** Start Data section **

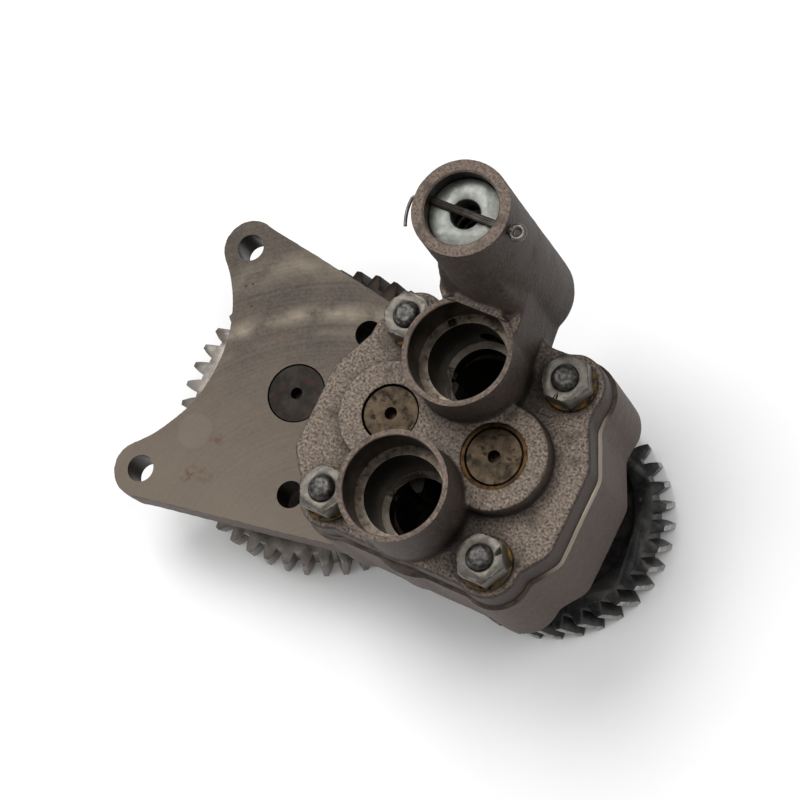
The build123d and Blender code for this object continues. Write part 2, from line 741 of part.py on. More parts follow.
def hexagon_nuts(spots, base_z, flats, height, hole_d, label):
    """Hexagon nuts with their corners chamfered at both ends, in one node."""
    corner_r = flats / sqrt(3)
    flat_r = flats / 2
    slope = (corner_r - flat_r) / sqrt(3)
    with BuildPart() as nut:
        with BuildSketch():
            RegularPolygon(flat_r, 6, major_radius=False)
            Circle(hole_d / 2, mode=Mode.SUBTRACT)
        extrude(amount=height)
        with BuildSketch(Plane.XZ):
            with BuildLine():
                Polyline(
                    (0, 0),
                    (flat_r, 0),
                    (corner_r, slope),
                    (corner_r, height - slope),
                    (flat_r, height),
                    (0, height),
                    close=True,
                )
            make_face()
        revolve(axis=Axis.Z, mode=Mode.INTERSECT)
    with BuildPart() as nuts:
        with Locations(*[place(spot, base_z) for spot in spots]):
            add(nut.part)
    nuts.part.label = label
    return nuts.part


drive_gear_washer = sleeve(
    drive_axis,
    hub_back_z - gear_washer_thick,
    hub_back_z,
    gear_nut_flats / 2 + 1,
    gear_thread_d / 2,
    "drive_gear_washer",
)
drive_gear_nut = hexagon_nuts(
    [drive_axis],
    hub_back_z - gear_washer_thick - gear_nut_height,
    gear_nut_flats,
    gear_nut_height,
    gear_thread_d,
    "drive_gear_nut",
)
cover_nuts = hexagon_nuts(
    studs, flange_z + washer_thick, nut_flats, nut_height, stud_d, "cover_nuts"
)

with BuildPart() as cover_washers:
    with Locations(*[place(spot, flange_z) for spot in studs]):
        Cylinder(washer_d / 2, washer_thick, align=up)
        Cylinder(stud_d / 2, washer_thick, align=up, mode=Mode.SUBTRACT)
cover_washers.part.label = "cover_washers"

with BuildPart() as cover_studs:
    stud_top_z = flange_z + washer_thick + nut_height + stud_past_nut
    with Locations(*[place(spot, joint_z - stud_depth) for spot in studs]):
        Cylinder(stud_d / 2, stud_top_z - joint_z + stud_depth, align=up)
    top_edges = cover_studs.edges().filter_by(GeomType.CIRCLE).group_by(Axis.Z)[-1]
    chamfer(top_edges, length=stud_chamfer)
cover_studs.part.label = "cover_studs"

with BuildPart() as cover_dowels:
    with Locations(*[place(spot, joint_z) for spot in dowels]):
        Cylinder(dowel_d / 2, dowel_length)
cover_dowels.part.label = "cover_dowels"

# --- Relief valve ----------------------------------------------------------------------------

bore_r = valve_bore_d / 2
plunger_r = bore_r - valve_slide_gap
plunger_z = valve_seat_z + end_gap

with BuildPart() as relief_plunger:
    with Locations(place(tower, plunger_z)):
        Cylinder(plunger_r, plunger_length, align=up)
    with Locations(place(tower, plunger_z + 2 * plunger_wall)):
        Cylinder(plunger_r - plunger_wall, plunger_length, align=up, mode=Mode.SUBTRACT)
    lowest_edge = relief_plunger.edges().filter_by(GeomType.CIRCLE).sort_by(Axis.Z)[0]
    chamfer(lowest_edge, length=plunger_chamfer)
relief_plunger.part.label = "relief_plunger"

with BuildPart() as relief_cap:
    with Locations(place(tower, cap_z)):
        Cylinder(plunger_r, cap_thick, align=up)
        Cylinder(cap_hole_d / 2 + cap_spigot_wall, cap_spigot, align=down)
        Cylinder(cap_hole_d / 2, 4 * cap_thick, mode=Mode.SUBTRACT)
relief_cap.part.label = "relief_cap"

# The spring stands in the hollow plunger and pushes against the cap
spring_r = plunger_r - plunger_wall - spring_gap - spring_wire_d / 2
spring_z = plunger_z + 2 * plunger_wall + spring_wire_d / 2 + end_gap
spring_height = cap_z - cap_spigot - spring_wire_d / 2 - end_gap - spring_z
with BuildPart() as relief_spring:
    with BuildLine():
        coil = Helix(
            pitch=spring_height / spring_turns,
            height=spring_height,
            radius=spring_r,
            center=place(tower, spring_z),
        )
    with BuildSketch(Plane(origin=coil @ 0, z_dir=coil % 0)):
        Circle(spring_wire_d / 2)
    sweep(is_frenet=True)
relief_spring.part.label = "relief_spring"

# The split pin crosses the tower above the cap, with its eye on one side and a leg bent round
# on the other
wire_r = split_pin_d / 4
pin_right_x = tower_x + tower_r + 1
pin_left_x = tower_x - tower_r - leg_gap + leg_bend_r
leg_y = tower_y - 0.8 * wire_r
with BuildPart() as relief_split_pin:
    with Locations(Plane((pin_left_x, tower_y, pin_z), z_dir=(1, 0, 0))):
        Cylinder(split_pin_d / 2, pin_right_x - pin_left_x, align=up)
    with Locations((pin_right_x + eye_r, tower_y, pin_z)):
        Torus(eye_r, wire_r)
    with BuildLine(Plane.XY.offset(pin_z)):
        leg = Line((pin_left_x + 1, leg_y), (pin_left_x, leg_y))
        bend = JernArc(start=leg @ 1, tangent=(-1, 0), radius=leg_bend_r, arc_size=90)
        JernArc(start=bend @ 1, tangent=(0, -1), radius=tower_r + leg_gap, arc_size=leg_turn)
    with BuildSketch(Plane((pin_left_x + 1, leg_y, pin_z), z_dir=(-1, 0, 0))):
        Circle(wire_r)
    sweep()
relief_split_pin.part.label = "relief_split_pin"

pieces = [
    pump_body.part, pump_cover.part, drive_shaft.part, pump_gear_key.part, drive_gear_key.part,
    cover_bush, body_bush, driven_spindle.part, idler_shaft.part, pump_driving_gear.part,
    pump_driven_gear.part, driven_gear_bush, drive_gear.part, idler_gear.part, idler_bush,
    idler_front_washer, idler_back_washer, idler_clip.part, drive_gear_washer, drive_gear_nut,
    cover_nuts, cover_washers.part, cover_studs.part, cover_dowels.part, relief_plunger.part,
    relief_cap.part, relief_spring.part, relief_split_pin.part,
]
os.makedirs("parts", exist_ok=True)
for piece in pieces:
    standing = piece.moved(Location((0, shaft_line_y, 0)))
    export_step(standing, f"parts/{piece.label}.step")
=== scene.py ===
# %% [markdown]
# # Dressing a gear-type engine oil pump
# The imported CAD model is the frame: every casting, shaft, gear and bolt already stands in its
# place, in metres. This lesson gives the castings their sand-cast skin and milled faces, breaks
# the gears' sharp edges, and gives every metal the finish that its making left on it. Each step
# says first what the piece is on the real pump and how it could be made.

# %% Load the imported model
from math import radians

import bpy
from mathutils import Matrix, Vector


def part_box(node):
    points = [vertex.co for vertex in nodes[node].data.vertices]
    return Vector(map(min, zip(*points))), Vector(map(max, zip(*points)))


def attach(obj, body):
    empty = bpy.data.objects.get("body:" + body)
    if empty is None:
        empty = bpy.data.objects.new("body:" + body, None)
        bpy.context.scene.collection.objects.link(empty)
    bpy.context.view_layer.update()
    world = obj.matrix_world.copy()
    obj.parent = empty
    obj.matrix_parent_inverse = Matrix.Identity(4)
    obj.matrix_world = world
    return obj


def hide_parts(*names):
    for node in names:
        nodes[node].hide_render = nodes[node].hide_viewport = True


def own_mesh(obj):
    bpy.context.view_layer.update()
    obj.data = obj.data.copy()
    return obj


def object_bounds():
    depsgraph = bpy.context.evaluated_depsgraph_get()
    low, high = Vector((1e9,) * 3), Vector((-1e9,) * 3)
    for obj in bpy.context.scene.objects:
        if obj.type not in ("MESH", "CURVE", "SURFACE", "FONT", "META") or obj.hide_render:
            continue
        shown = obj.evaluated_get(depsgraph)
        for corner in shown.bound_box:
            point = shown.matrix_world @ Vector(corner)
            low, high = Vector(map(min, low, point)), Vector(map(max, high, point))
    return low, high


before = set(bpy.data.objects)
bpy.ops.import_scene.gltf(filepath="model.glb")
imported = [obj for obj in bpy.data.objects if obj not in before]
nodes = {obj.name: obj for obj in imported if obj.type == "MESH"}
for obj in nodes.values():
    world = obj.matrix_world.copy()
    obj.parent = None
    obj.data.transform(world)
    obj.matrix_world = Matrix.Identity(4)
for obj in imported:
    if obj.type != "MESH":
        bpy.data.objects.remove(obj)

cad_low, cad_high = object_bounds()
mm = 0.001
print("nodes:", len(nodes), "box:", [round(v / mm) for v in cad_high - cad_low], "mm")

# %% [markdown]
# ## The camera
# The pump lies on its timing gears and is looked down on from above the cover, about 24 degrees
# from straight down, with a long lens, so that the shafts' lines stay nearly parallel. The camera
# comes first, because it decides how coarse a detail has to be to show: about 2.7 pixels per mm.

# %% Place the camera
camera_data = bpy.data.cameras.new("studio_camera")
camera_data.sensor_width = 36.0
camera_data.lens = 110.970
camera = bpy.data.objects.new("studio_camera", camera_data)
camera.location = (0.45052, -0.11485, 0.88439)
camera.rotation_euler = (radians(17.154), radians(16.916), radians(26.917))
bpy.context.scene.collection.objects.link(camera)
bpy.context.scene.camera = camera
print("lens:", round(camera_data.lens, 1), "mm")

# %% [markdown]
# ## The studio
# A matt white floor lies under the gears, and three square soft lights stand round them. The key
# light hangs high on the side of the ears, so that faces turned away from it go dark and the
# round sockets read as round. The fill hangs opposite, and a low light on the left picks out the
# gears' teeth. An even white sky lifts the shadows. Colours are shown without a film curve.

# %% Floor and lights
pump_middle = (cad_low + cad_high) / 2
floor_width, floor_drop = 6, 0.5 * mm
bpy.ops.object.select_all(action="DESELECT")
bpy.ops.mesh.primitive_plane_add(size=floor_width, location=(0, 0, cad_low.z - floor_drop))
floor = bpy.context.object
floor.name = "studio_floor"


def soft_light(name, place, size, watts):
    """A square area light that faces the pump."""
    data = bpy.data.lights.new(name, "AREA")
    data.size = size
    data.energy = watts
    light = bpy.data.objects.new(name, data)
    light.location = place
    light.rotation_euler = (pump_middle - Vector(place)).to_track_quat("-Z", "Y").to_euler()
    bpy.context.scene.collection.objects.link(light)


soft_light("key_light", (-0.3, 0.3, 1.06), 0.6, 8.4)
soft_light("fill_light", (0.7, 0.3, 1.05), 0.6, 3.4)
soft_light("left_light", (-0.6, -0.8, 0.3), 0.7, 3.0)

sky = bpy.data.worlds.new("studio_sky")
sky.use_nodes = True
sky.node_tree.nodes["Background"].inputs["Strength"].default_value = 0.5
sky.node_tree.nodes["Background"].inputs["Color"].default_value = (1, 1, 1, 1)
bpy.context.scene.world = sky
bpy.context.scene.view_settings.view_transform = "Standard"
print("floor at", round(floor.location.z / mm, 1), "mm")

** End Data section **

Only the lines from the one containing "for piece in" through the one containing "bpy.context.scene.collection.objects.link(empty)" are to be reproduced, exactly as they appear.

for piece in pieces:
    standing = piece.moved(Location((0, shaft_line_y, 0)))
    export_step(standing, f"parts/{piece.label}.step")
=== scene.py ===
# %% [markdown]
# # Dressing a gear-type engine oil pump
# The imported CAD model is the frame: every casting, shaft, gear and bolt already stands in its
# place, in metres. This lesson gives the castings their sand-cast skin and milled faces, breaks
# the gears' sharp edges, and gives every metal the finish that its making left on it. Each step
# says first what the piece is on the real pump and how it could be made.

# %% Load the imported model
from math import radians

import bpy
from mathutils import Matrix, Vector


def part_box(node):
    points = [vertex.co for vertex in nodes[node].data.vertices]
    return Vector(map(min, zip(*points))), Vector(map(max, zip(*points)))


def attach(obj, body):
    empty = bpy.data.objects.get("body:" + body)
    if empty is None:
        empty = bpy.data.objects.new("body:" + body, None)
        bpy.context.scene.collection.objects.link(empty)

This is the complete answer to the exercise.